#### [Written task]
Write the material out again exactly as it stands.

- - - - -

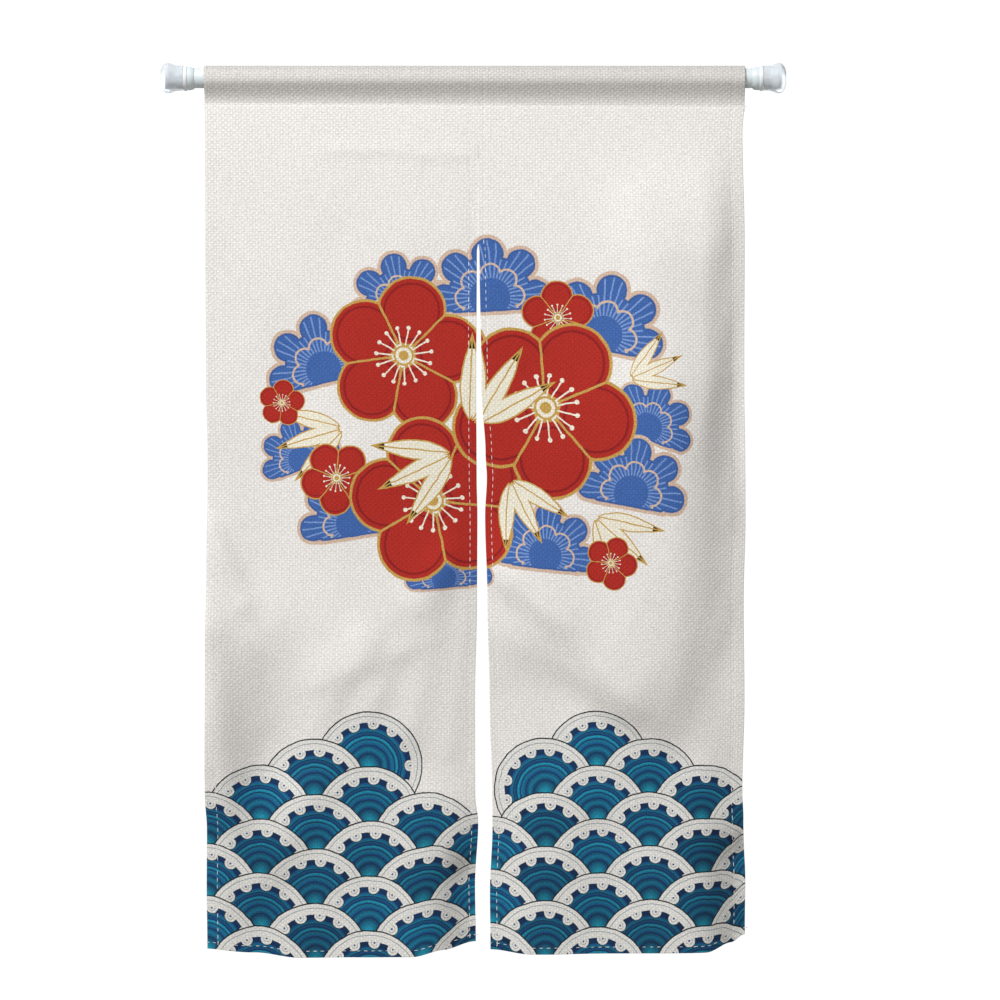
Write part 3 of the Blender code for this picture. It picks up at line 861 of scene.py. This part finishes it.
def weave_group():
    """Plain weave: crossing threads make small lumps, and thick and thin yarn makes streaks. The pocket's
    cloth gets painted shade, strongest along the top of the rod.
    """
    tree, given = new_group("plain_weave", {"Place": "Vector"}, {"Shade": "Float", "Lift": "Float"})
    place = given.outputs["Place"]
    per_metre = (2 * math.pi / REPEAT_ACROSS, 2 * math.pi / REPEAT_DOWN, 0.0)
    turns = add(tree, "ShaderNodeVectorMath", {0: place, 1: per_metre}, operation="MULTIPLY")
    waves = add(tree, "ShaderNodeVectorMath", {0: turns.outputs[0]}, operation="SINE")
    axes = add(tree, "ShaderNodeSeparateXYZ", {0: waves.outputs[0]})
    lump = add(tree, "ShaderNodeMath", {0: axes.outputs[0], 1: axes.outputs[1]}, operation="MULTIPLY")
    from_gap = add(
        tree, "ShaderNodeVectorMath", {0: waves.outputs[0], 1: waves.outputs[0]}, operation="DOT_PRODUCT",
    )
    crossing = add(tree, "ShaderNodeMath", {0: from_gap.outputs["Value"], 1: 1.0}, operation="SUBTRACT")
    lift = add(
        tree, "ShaderNodeMath", {0: from_gap.outputs["Value"], 1: CROSSING_LIFT, 2: lump.outputs[0]},
        operation="MULTIPLY_ADD",
    )
    shade = add(
        tree, "ShaderNodeMath", {0: lump.outputs[0], 1: CROSSING_CONTRAST, 2: 1.0}, operation="MULTIPLY_ADD",
    )
    shade = add(
        tree, "ShaderNodeMath", {0: crossing.outputs[0], 1: GRID_CONTRAST, 2: shade.outputs[0]},
        operation="MULTIPLY_ADD",
    )
    for yarn in YARNS:
        spacing = (yarn.across, yarn.down, 0.0)
        stretched = add(tree, "ShaderNodeVectorMath", {0: place, 1: spacing}, operation="MULTIPLY")
        uneven = add(
            tree, "ShaderNodeTexNoise", {"Vector": stretched.outputs[0], "Scale": 1.0, "Detail": 2.0},
        )
        centred = add(tree, "ShaderNodeMath", {0: uneven.outputs[0], 1: 0.5}, operation="SUBTRACT")
        shade = add(
            tree, "ShaderNodeMath",
            {0: centred.outputs[0], 1: yarn.contrast, 2: shade.outputs[0]}, operation="MULTIPLY_ADD",
        )
    # Painted shade: the pocket's cloth is made darker round the rod, and darker still along its top
    flat = add(tree, "ShaderNodeSeparateXYZ", {0: place})
    slant = (POCKET_SEAM_RIGHT - POCKET_SEAM_LEFT) / CLOTH_WIDTH
    slanted = add(
        tree, "ShaderNodeMath", {0: flat.outputs[0], 1: slant, 2: flat.outputs[1]}, operation="MULTIPLY_ADD",
    )
    above = add(tree, "ShaderNodeMath", {0: slanted.outputs[0], 1: POCKET_SEAM_LEFT}, operation="ADD")
    pocket = add(tree, "ShaderNodeMath", {0: above.outputs[0], 1: 0.0}, operation="GREATER_THAN")
    painted_shade = add(
        tree, "ShaderNodeMapRange",
        {0: above.outputs[0], 1: CROWN_STARTS, 2: CROWN_FULL, 3: -POCKET_PAINTED_SHADE, 4: -CROWN_PAINTED_SHADE},
    )
    shade = add(
        tree, "ShaderNodeMath", {0: pocket.outputs[0], 1: painted_shade.outputs[0], 2: shade.outputs[0]},
        operation="MULTIPLY_ADD",
    )
    add(tree, "NodeGroupOutput", {"Shade": shade.outputs[0], "Lift": lift.outputs[0]})
    return tree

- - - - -

#### [Full response]
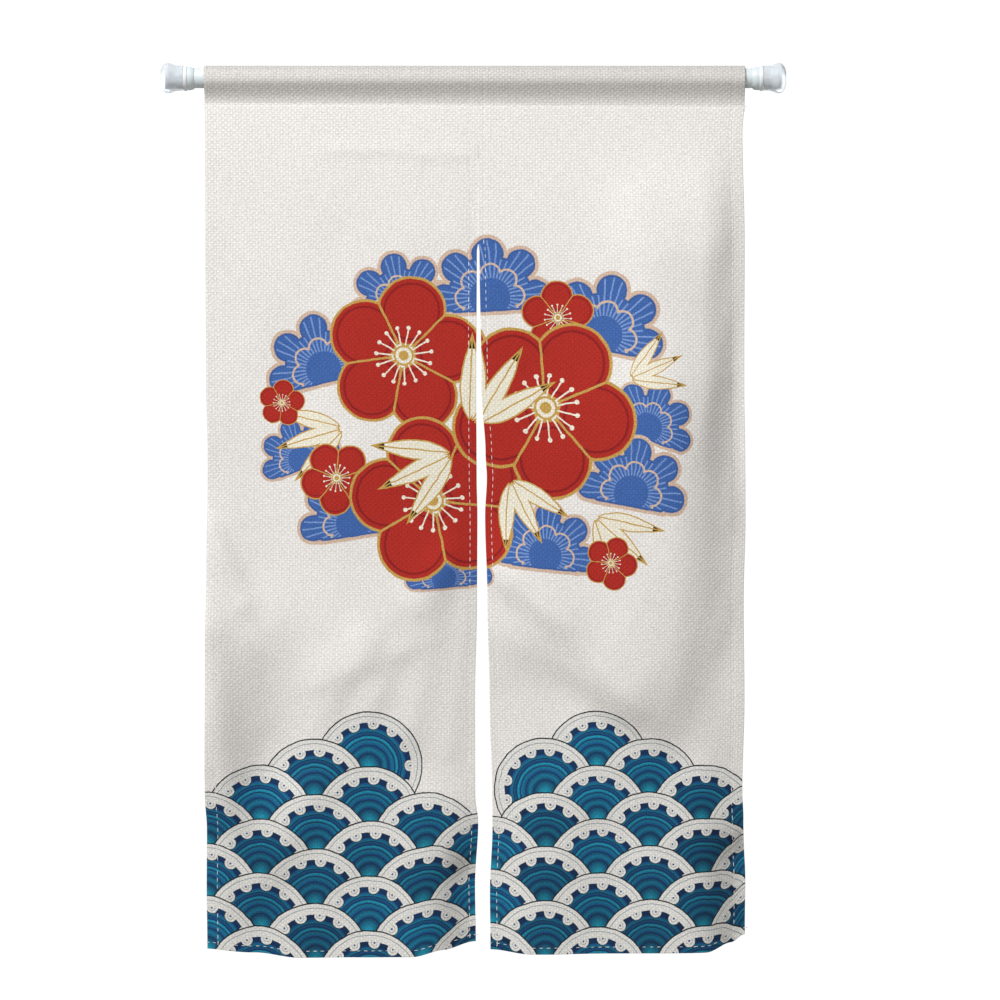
Write part 3 of the Blender code for this picture. It picks up at line 861 of scene.py. This part finishes it.
def weave_group():
    """Plain weave: crossing threads make small lumps, and thick and thin yarn makes streaks. The pocket's
    cloth gets painted shade, strongest along the top of the rod.
    """
    tree, given = new_group("plain_weave", {"Place": "Vector"}, {"Shade": "Float", "Lift": "Float"})
    place = given.outputs["Place"]
    per_metre = (2 * math.pi / REPEAT_ACROSS, 2 * math.pi / REPEAT_DOWN, 0.0)
    turns = add(tree, "ShaderNodeVectorMath", {0: place, 1: per_metre}, operation="MULTIPLY")
    waves = add(tree, "ShaderNodeVectorMath", {0: turns.outputs[0]}, operation="SINE")
    axes = add(tree, "ShaderNodeSeparateXYZ", {0: waves.outputs[0]})
    lump = add(tree, "ShaderNodeMath", {0: axes.outputs[0], 1: axes.outputs[1]}, operation="MULTIPLY")
    from_gap = add(
        tree, "ShaderNodeVectorMath", {0: waves.outputs[0], 1: waves.outputs[0]}, operation="DOT_PRODUCT",
    )
    crossing = add(tree, "ShaderNodeMath", {0: from_gap.outputs["Value"], 1: 1.0}, operation="SUBTRACT")
    lift = add(
        tree, "ShaderNodeMath", {0: from_gap.outputs["Value"], 1: CROSSING_LIFT, 2: lump.outputs[0]},
        operation="MULTIPLY_ADD",
    )
    shade = add(
        tree, "ShaderNodeMath", {0: lump.outputs[0], 1: CROSSING_CONTRAST, 2: 1.0}, operation="MULTIPLY_ADD",
    )
    shade = add(
        tree, "ShaderNodeMath", {0: crossing.outputs[0], 1: GRID_CONTRAST, 2: shade.outputs[0]},
        operation="MULTIPLY_ADD",
    )
    for yarn in YARNS:
        spacing = (yarn.across, yarn.down, 0.0)
        stretched = add(tree, "ShaderNodeVectorMath", {0: place, 1: spacing}, operation="MULTIPLY")
        uneven = add(
            tree, "ShaderNodeTexNoise", {"Vector": stretched.outputs[0], "Scale": 1.0, "Detail": 2.0},
        )
        centred = add(tree, "ShaderNodeMath", {0: uneven.outputs[0], 1: 0.5}, operation="SUBTRACT")
        shade = add(
            tree, "ShaderNodeMath",
            {0: centred.outputs[0], 1: yarn.contrast, 2: shade.outputs[0]}, operation="MULTIPLY_ADD",
        )
    # Painted shade: the pocket's cloth is made darker round the rod, and darker still along its top
    flat = add(tree, "ShaderNodeSeparateXYZ", {0: place})
    slant = (POCKET_SEAM_RIGHT - POCKET_SEAM_LEFT) / CLOTH_WIDTH
    slanted = add(
        tree, "ShaderNodeMath", {0: flat.outputs[0], 1: slant, 2: flat.outputs[1]}, operation="MULTIPLY_ADD",
    )
    above = add(tree, "ShaderNodeMath", {0: slanted.outputs[0], 1: POCKET_SEAM_LEFT}, operation="ADD")
    pocket = add(tree, "ShaderNodeMath", {0: above.outputs[0], 1: 0.0}, operation="GREATER_THAN")
    painted_shade = add(
        tree, "ShaderNodeMapRange",
        {0: above.outputs[0], 1: CROWN_STARTS, 2: CROWN_FULL, 3: -POCKET_PAINTED_SHADE, 4: -CROWN_PAINTED_SHADE},
    )
    shade = add(
        tree, "ShaderNodeMath", {0: pocket.outputs[0], 1: painted_shade.outputs[0], 2: shade.outputs[0]},
        operation="MULTIPLY_ADD",
    )
    add(tree, "NodeGroupOutput", {"Shade": shade.outputs[0], "Lift": lift.outputs[0]})
    return tree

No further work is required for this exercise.